Buy a house early on or invest first? CA breaks down the best way to build assets
Whether you decide to buy a house early in your career or invest in SIPs and mutual funds, financial planning is of utmost importance right off the bat. Owning a house – a dream of every salaried person in India – comes at a great cost. But what if there is a better alternative to owning a house early on?
Nitin Kaushik, chartered accountant, broke down the best way to build assets. He said you don’t have to buy a home to feel successful, building assets would do that for you. While early ownership of a house feels good, early wealth feels powerful.
He then broke down the implications of each.
When you buy a house early, the EMI will kick in, perhaps Rs 40,000 per month for 20 years, limiting your opportunities to freely invest, exploring career flexibility, and perhaps also concerns about job switches and layoffs. “You own the house, but it owns your cash flow,” he said.

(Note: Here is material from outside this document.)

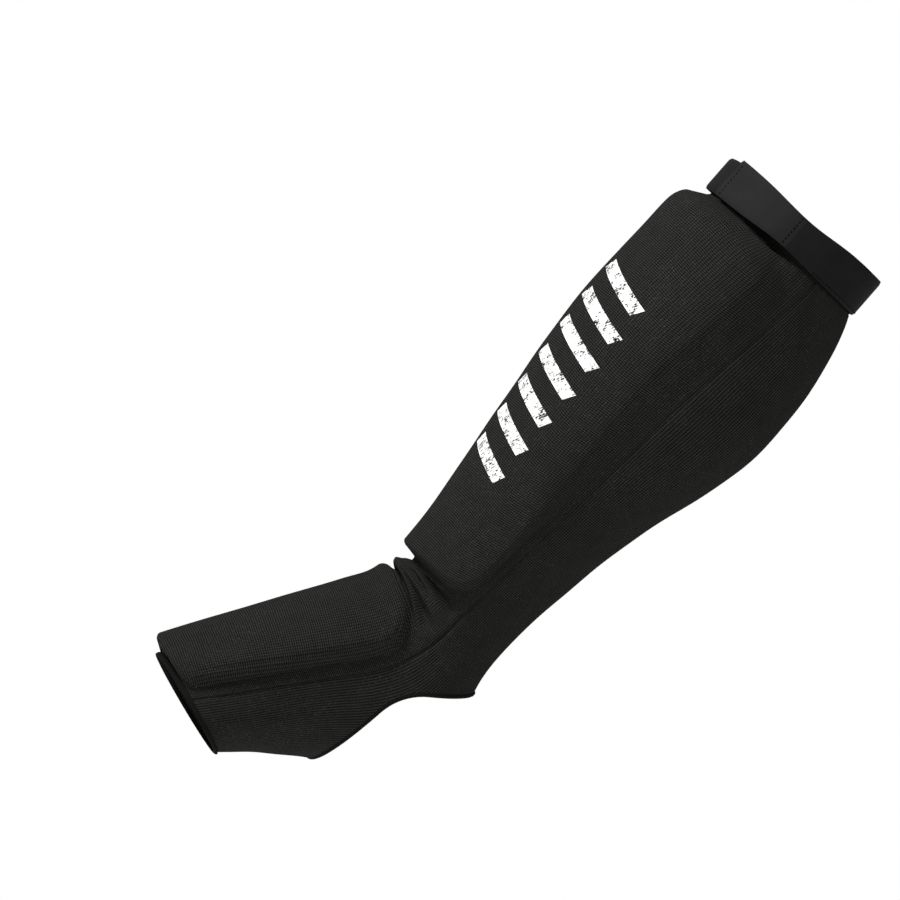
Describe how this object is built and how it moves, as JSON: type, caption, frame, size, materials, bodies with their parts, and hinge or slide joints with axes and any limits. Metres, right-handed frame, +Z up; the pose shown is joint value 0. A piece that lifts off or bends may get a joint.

Now, instead, if you invest the same Rs 40,000, you could earn 10-12 per cent over time on SIPs, MFs or PPFs. You would retain your liquidity, your money would grow thanks to compounding, your job could be mobile and you could move between cities and even countries. And most importantly, as the CA said, “In 10–15 years, you might just buy a house in full – no loan.”
“Let your portfolio build the house. Not your salary slip,” said the CA.
A similar example was given earlier by chartered accountant Meenal Goel, who compared investing in property versus mutual funds over a decade. Goel invested Rs 50 lakh in Nifty-based mutual funds rather than buying a flat, a common choice among middle-class Indians.
Her analysis showed her mutual fund investment grew to Rs 1.44 crore, yielding an annualised return of 11.06 per cent. In contrast, her uncle’s investment in a Rs 50 lakh flat brought in the same year, appreciated to Rs 89.5 lakh, reflecting a 6 per cent compound annual growth rate (CAGR).
Goel emphasised, “A house you live in is not an investment it’s a lifestyle choice,” suggesting that for many salaried professionals aiming for high returns, property may not be the optimal investment without factoring in associated costs.